Konuşmasının bir bölümünde İsrail'in Gazze'ye yönelik saldırılarına değinen Bakan Tunç, çocuk hakları ihlallerinin en ağır şekilde yaşandığı bölgenin Gazze olduğunu belirtti. 7 Ekim 2023'ten bu yana 20 binden fazla çocuğun katledildiğini vurgulayan Tunç, "İnsanlığın vicdanı kanıyor" diyerek uluslararası topluma çağrıda bulundu.
Türkiye'nin her zaman mazlumların yanında durduğunu dile getiren Tunç, Cumhurbaşkanı Erdoğan'ın liderliğinde insani yardım faaliyetlerinin aralıksız sürdürüldüğünü ifade etti.
Adalet Bakanı, çocuk teslimi ve kişisel ilişki kararlarının yeni sistem sayesinde artık uzmanlar eşliğinde, çocuk görüşme merkezlerinde gerçekleştirildiğini hatırlattı. Bu uygulamanın çocukların psikolojik bütünlüğünü koruma açısından büyük kazanım olduğunu belirten Tunç, şu verileri paylaştı:
4.788 çocuk teslimi,
48.904 kişisel ilişki dosyası,
Toplam 663.050 işlem çocuk görüşme merkezlerinde yürütüldü.
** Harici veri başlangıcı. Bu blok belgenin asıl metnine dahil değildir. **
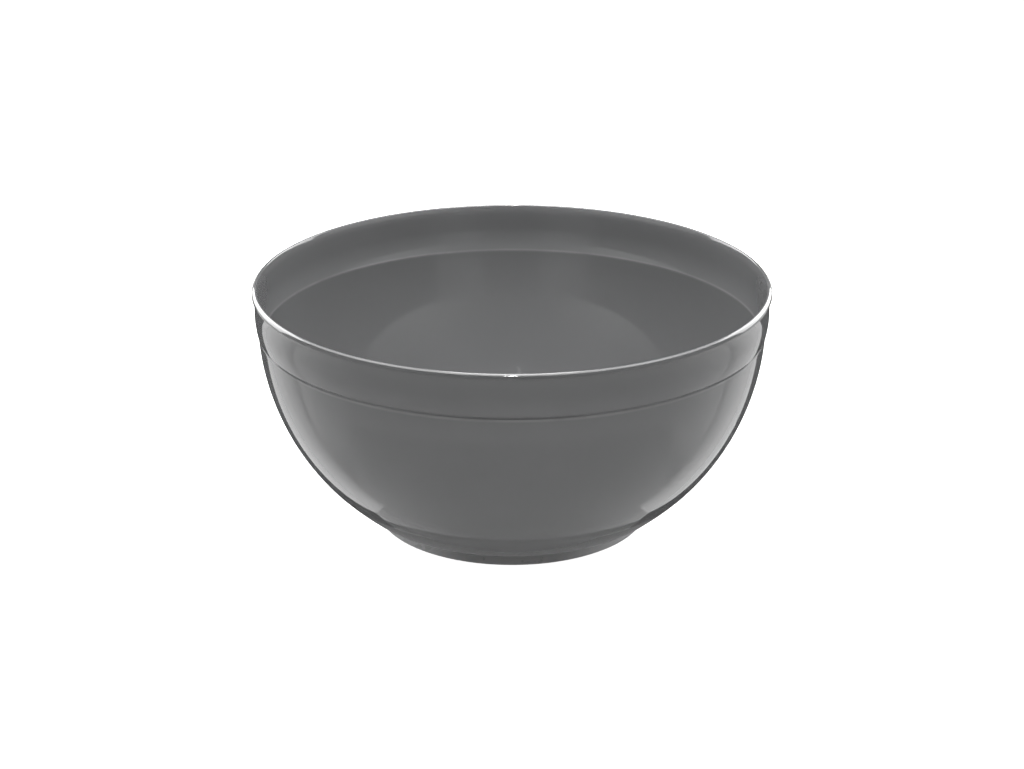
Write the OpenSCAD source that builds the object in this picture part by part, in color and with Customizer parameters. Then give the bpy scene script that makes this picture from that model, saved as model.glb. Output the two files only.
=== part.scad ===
// Serving bowl: a deep, round, one-piece moulded bowl on a pressed-on foot ring.
// Frame: +Z up, Z is the axis of the bowl, the origin is the middle of the foot's resting face.
// The bowl's section is one closed outline of tangent arcs, turned around Z.

/* [Bowl] */
// Diameter over the rim lip
bowl_d = 280; // [240:1:320]
// Height from the resting face to the top of the rim
bowl_h = 134; // [122:1:146]
// Thickness of the round wall and the floor
wall = 2.6; // [2.4:0.1:3]

/* [Rim lip] */
// Height of the lip around the rim
lip_h = 3; // [2.6:0.1:3.4]
// How far the lip reaches past the upright part of the collar
lip_reach = 1.2; // [1.1:0.05:1.6]
// Angle that the lip's outer face turns through, from upright at its lower edge
face_turn = 60; // [45:1:64]
// Radius of the round along the top of the rim
crest_r = 0.8; // [0.5:0.05:0.9]
// Radius of the lip's lower edge
lip_edge = 0.4; // [0.2:0.05:0.5]
// Angle from upright of the inside of the rim, just under its top
rim_lean = 18; // [15:1:22]

/* [Collar] */
// Thickness of the collar
collar_wall = 2.2; // [1.8:0.1:2.4]
// Radius of the outward flare from the upright part up to the lip
flare_r = 36; // [32:1:50]
// Height of the flare
flare_h = 6; // [4:0.5:7]
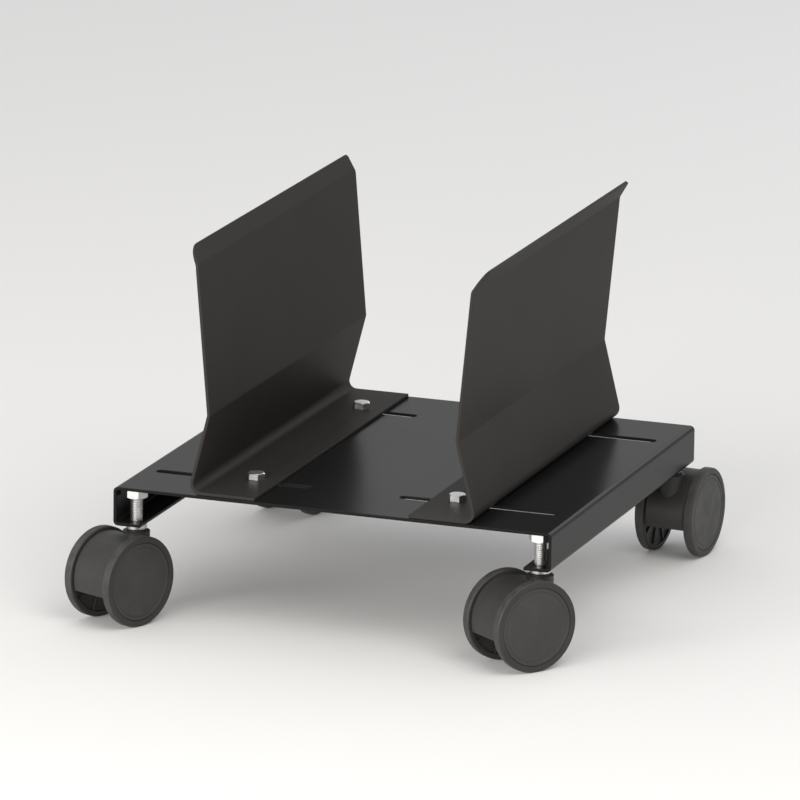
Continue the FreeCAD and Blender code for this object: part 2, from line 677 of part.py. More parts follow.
def make_cap(name, letter):
    """Flat cap that snaps into the wheel and covers the end of the axle."""
    body = new_body(f"{name}_cap_{letter}")
    revolution(body, [
        (CAP_BACK, "0"),
        (CAP_BACK, CAP_RADIUS),
        (f"{CAP_FACE} - Dims.cap_chamfer", CAP_RADIUS),
        (CAP_FACE, f"{CAP_RADIUS} - Dims.cap_chamfer"),
        (CAP_FACE, "0"),
    ], "H_Axis")
    return body


def make_caster(end_name, side_name):
    """One caster with its stem: every piece, placed at its corner of the tray."""
    name = f"{end_name}_{side_name}"
    corner = (name, SIDES[side_name], ENDS[end_name])
    at_stem = [make_stem(name), make_clip(name), make_sleeve(name), make_hood(name)]
    for body in at_stem:
        place_caster(body, *corner)
    at_axle = [make_axle(name)]
    place_caster(at_axle[0], *corner, on_axle=True)
    for letter, turned in (("a", 0), ("b", 180)):
        for body in (make_wheel(name, letter), make_cap(name, letter)):
            place_caster(body, *corner, turned=turned, on_axle=True)
            at_axle.append(body)
    return at_stem + at_axle


def make_all():
    """Every sub-part of the holder."""
    bodies = [make_tray(), make_weld_nuts()]
    for name, side in SIDES.items():
        for make in (make_bracket, make_bolts, make_washers, make_nuts):
            bodies.append(make(name, side))
    for end_name in ENDS:
        for side_name in SIDES:
            bodies += make_caster(end_name, side_name)
    return bodies


def check(bodies):
    """Stop if an object failed to build or a sub-part has no sound shape."""
    for item in doc.Objects:
        if "Invalid" in item.State or "Error" in item.State:
            raise ValueError(f"{item.Label} failed to build")
    for body in bodies:
        if body.Shape.isNull() or not body.Shape.isValid() or body.Shape.Volume <= 0:
            raise ValueError(f"{body.Label} has no sound shape")


parts = make_all()
doc.recompute()
check(parts)
os.makedirs("parts", exist_ok=True)
for part in parts:
    part.Shape.exportStep(f"parts/{part.Label}.step")
print(len(parts), "sub-parts written")
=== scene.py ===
import json
import math

import bmesh
import bpy
from mathutils import Matrix, Quaternion, Vector


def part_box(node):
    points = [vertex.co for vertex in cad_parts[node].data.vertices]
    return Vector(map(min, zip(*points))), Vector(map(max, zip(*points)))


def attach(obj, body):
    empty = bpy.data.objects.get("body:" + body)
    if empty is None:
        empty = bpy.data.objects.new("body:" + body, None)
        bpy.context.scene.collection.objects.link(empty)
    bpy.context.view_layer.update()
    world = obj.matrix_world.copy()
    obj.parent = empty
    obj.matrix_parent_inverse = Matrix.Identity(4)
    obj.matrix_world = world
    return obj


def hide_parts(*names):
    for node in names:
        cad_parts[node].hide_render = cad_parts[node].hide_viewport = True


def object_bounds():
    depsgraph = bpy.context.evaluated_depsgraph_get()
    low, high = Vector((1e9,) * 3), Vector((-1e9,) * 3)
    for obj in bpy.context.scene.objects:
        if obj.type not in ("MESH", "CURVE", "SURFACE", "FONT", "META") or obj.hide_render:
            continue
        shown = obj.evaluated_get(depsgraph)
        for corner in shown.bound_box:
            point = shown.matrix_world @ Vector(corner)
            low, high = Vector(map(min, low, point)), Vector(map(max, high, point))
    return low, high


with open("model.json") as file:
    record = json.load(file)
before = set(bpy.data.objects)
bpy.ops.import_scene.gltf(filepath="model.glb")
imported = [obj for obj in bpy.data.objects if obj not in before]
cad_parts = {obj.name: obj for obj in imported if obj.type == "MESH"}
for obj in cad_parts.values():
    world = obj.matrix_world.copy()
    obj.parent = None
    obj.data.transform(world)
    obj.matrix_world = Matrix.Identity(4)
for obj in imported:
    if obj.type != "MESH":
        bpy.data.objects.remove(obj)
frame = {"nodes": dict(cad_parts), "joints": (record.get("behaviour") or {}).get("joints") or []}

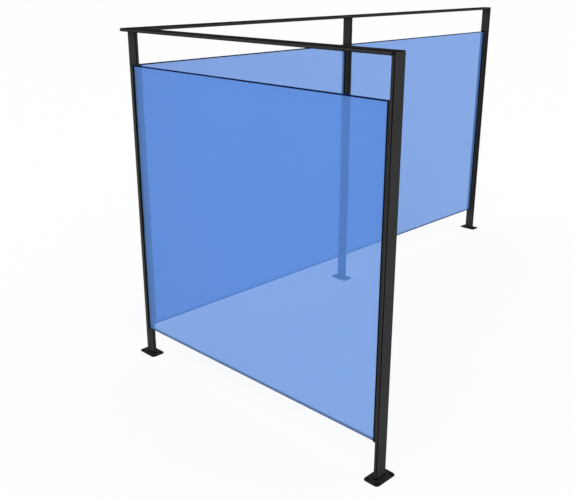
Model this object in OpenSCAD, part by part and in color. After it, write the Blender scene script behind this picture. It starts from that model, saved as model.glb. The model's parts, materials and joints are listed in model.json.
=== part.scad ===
// Glass balustrade round a corner: one side bay and two bays in line, framed in steel flat bar.
// Millimetres, +Z up. The origin is the centre of the corner post's base plate, on the floor.
// +X runs along the side bay and +Y along the two bays in line.

/* [Overall] */
// Height of the top of the rail above the floor
rail_height = 1100; // [900:10:1300]
// Clear length of the side bay, from post to post
side_bay = 1000; // [500:10:1400]
// Clear length of the near bay, from the corner post to the middle post
near_bay = 1000; // [500:10:1400]
// Clear length of the far bay, from the middle post to the end post
far_bay = 1000; // [500:10:1400]

/* [Flat bar] */
// Width of the flat bar that makes the posts and rails
bar_width = 40; // [30:1:60]
// Thickness of the flat bar
bar_thickness = 10; // [6:0.5:15]

/* [Base plates] */
// Length of a base plate, along its post's wide face
plate_length = 80; // [70:1:120]
// Breadth of a base plate
plate_breadth = 50; // [46:1:80]
// Thickness of a base plate
plate_thickness = 3; // [2:0.5:12]
// Radius of a base plate's corners
plate_corner_radius = 10; // [4:0.5:14]
// Diameter of the anchor bolt holes
bolt_hole_diameter = 9; // [6:0.5:11]
// Distance from a plate's edges to the centre of a bolt hole
bolt_hole_inset = 10; // [8:0.5:12]

/* [Glass] */
// Thickness of the glass
glass_thickness = 8; // [6:0.5:12]
// Height of the gap between the floor and the glass
floor_gap = 103; // [40:1:150]
// Height of the hand gap between the glass and the underside of the rail
hand_gap = 100; // [50:1:150]

/* [Glazing channels] */
// Depth of the channel that holds a glass edge, away from its post
channel_depth = 15; // [12:0.5:20]
// Wall thickness of the channel
channel_wall = 2; // [1:0.25:3]
// Thickness of the rubber on each side of the glass
gasket_lip = 1.5; // [1:0.25:3]
// Thickness of the rubber behind the glass edge
gasket_base = 2; // [1:0.25:4]

/* [Hidden] */
$fn = 48;
// Reach of a cutting shape past the surface that it opens
cut_past = 1;
// Width over the two walls of a channel
channel_width = glass_thickness + 2 * (gasket_lip + channel_wall);
// Underside of the rails, and the lower and upper edges of the glass
rail_underside = rail_height - bar_thickness;
glass_low = floor_gap;
glass_high = rail_underside - hand_gap;
glass_height = glass_high - glass_low;
// Distance from a post's face to the glass edge beside it
glass_setback = channel_wall + gasket_base;
// The side bay's glass stands beside the corner post, so that its channel is flush with the post's edge
side_line = -(bar_thickness + channel_width) / 2;
side_post_x = bar_width / 2 + side_bay + bar_thickness / 2;
middle_post_y = near_bay + bar_thickness;
end_post_y = middle_post_y + far_bay + bar_thickness;
// Where each channel's back is: on the faces of the posts, and inside the corner post's edge
corner_channel_x = bar_width / 2 - channel_depth;
side_face_x = side_post_x - bar_thickness / 2;
half_thickness = bar_thickness / 2;
// Outer and inner corner of the rails' mitre, seen from above
rail_outer = [-bar_width / 2, side_line - bar_width / 2];
rail_inner = [bar_width / 2, side_line + bar_width / 2];
STEEL = [0.21, 0.21, 0.21];
PLATE = [0.14, 0.14, 0.14];
CHANNEL = [0.18, 0.18, 0.18];
RUBBER = [0.05, 0.05, 0.06];
GLASS = [0.36, 0.54, 0.85, 0.5];

// Base plate with rounded corners and four bolt holes, its length along X, centred on the origin.
module base_plate() {
    corner_x = plate_length / 2 - plate_corner_radius;
    corner_y = plate_breadth / 2 - plate_corner_radius;
    hole_x = plate_length / 2 - bolt_hole_inset;
    hole_y = plate_breadth / 2 - bolt_hole_inset;
    color(PLATE) difference() {
        union() {
            translate([-plate_length / 2, -corner_y, 0])
                cube([plate_length, 2 * corner_y, plate_thickness]);
            translate([-corner_x, -plate_breadth / 2, 0])
                cube([2 * corner_x, plate_breadth, plate_thickness]);
            for (x = [-corner_x, corner_x], y = [-corner_y, corner_y])
                translate([x, y, 0])
                    cylinder(r = plate_corner_radius, h = plate_thickness);
        }
        for (x = [-hole_x, hole_x], y = [-hole_y, hole_y])
            translate([x, y, -cut_past])
                cylinder(d = bolt_hole_diameter, h = plate_thickness + 2 * cut_past);
    }
}

// Post that ends square under the rail, its wide faces towards -Y and +Y.
module square_post() {
    color(STEEL)
        translate([-bar_width / 2, -half_thickness, plate_thickness])
            cube([bar_width, bar_thickness, rail_underside - plate_thickness]);
}

// Post that ends in a mitre, which meets a rail coming from -Y.
module mitred_post() {
    color(STEEL)
        translate([-bar_width / 2, 0, 0])
            rotate([90, 0, 90])
                linear_extrude(height = bar_width)
                    polygon([[-half_thickness, plate_thickness],
                             [half_thickness, plate_thickness],
                             [half_thickness, rail_height],
                             [-half_thickness, rail_underside]]);
}

// Outline of the channel with its back on the Y = 0 line and its mouth towards +Y.
module channel_outline() {
    difference() {
        translate([-channel_width / 2, 0])
            square([channel_width, channel_depth]);
        translate([channel_wall - channel_width / 2, channel_wall])
            square([channel_width - 2 * channel_wall, channel_depth]);
    }
}

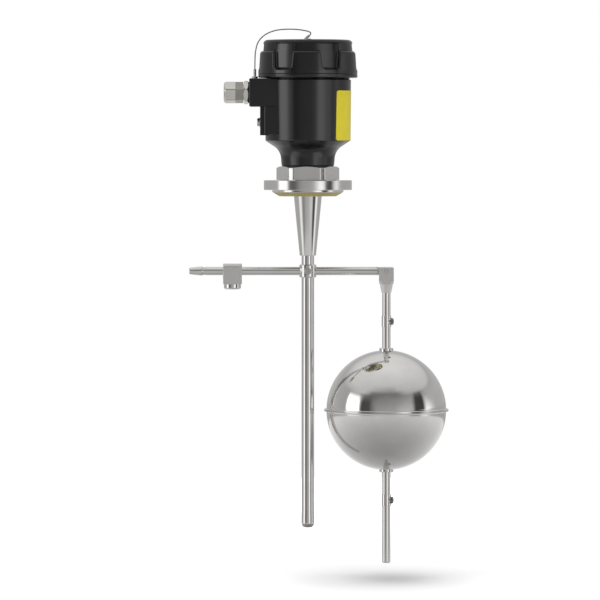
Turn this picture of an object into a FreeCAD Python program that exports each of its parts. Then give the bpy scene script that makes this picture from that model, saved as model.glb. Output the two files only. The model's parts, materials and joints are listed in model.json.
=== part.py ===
import FreeCAD, Part
import math
import os

# Lever float level switch for the top of a tank, all lengths in millimetres.
# The origin is the centre of the flange's seating face. +Z points up to the
# housing, +X points from the immersion tube towards the float.

V = FreeCAD.Vector
X_AXIS = V(1, 0, 0)
Y_AXIS = V(0, 1, 0)
Z_AXIS = V(0, 0, 1)

# Fits
weld_gap = 0.02
running_gap = 0.05
soft_gap = 0.30
seat_gap = 0.10
overrun = 1.0

# Process fitting
flange_overhang = 0.8
flange_thickness = 9.3
flange_edge_fillet = 0.5
flange_seat_width = 8.0
spigot_depth = 2.2
hex_relief = 0.4
hex_relief_inset = 0.5
hex_across_flats = 55.0
hex_corner_reach = 2.5
hex_height = 12.8
hex_turn_deg = -2.3
hex_chamfer = 1.4
boss_radius = 19.0
boss_height = 12.0

# Seals at the fitting
neck_gasket_thickness = 0.8
neck_gasket_inset = 0.3
flange_seal_inset = 0.4
flange_seal_thickness = 3.7
flange_seal_bevel = 6.4

# Immersion tube and the taper that carries it
tube_radius = 6.0
tube_wall = 1.0
tube_bottom_z = -306.0
taper_top_radius = 13.2
taper_straight = 5.0
taper_foot_wall = 1.75
taper_bottom_z = -62.7
taper_foot_fillet = 0.5
end_plug_lip = 0.2
end_plug_length = 16.7
end_plug_flat_radius = 2.0
end_plug_tongue = 6.0

# Housing
neck_foot_radius = 25.1
neck_top_radius = 25.7
neck_height = 7.2
flare_rise = 10.9
flare_out = 6.2
flare_bulge = 0.115
taper_rise = 5.7
thread_radius = 40.2
thread_height = 13.6
thread_step = 1.0
body_draft = 0.7
body_height = 58.3
housing_wall = 3.0
floor_drop = 3.3
floor_radius = 30.0
wire_hole_radius = 14.0
body_foot_fillet = 1.2

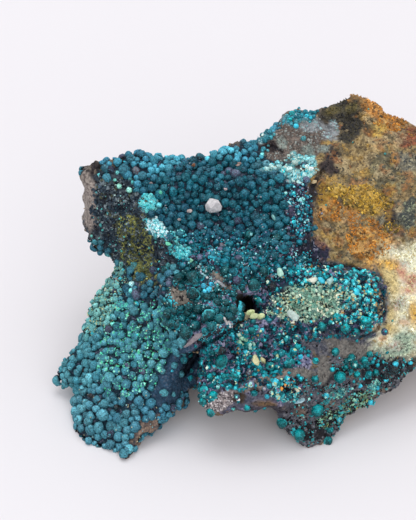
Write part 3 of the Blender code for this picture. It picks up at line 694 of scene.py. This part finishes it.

Tunç, polis zoruyla çocuk teslimi uygulamasının sona erdirilmesinin çocuk hakları açısından "tarihi bir adım" olduğunu söyledi.
Bakan Tunç, çocuk mağdurların ikincil örselenmesini engellemek amacıyla adli görüşme odalarının kurulduğunu da hatırlattı. Türkiye genelinde 81 ilde 175 merkezde bugüne kadar 155.764 adli görüşme yapıldığını açıkladı. Tunç, uzman desteğiyle yürütülen bu görüşmelerin çocukların adalet sürecinde korunmasını sağladığını vurguladı.
Tunç, çocuk adaletine dair temel hedeflerinin altını çizerek geleceğe yönelik vizyonu şöyle özetledi:
"Tek bir evladımızın bile suça sürüklenmediği, her çocuğun eşit ve güvenli bir hayata umutla baktığı bir sistem inşa etmek istiyoruz. Gayretimiz, çocukların tebessümünün hiç solmaması, geleceklerinin korkuyla değil hayalle şekillenmesi içindir."
Bakan Tunç, onarıcı adalet ve diversiyon sistemine yönelik çalışmaların yeni dönemde daha da güçlendirileceğini kaydetti.
Kamuoyunda süregelen tartışmaları hatırlatan Tunç, suça sürüklenen çocukların hem korunması hem de adil bir yargısal süreçten geçmesi için kararlılık mesajı verdi:
"Çocukları suça sürükleyen nedenleri ortadan kaldırmak birinci önceliğimizdir. Yargı süreçlerinde maddi gerçeğin ve hakkaniyetin ortaya çıkması için gereken tüm adımları atmaya devam edeceğiz."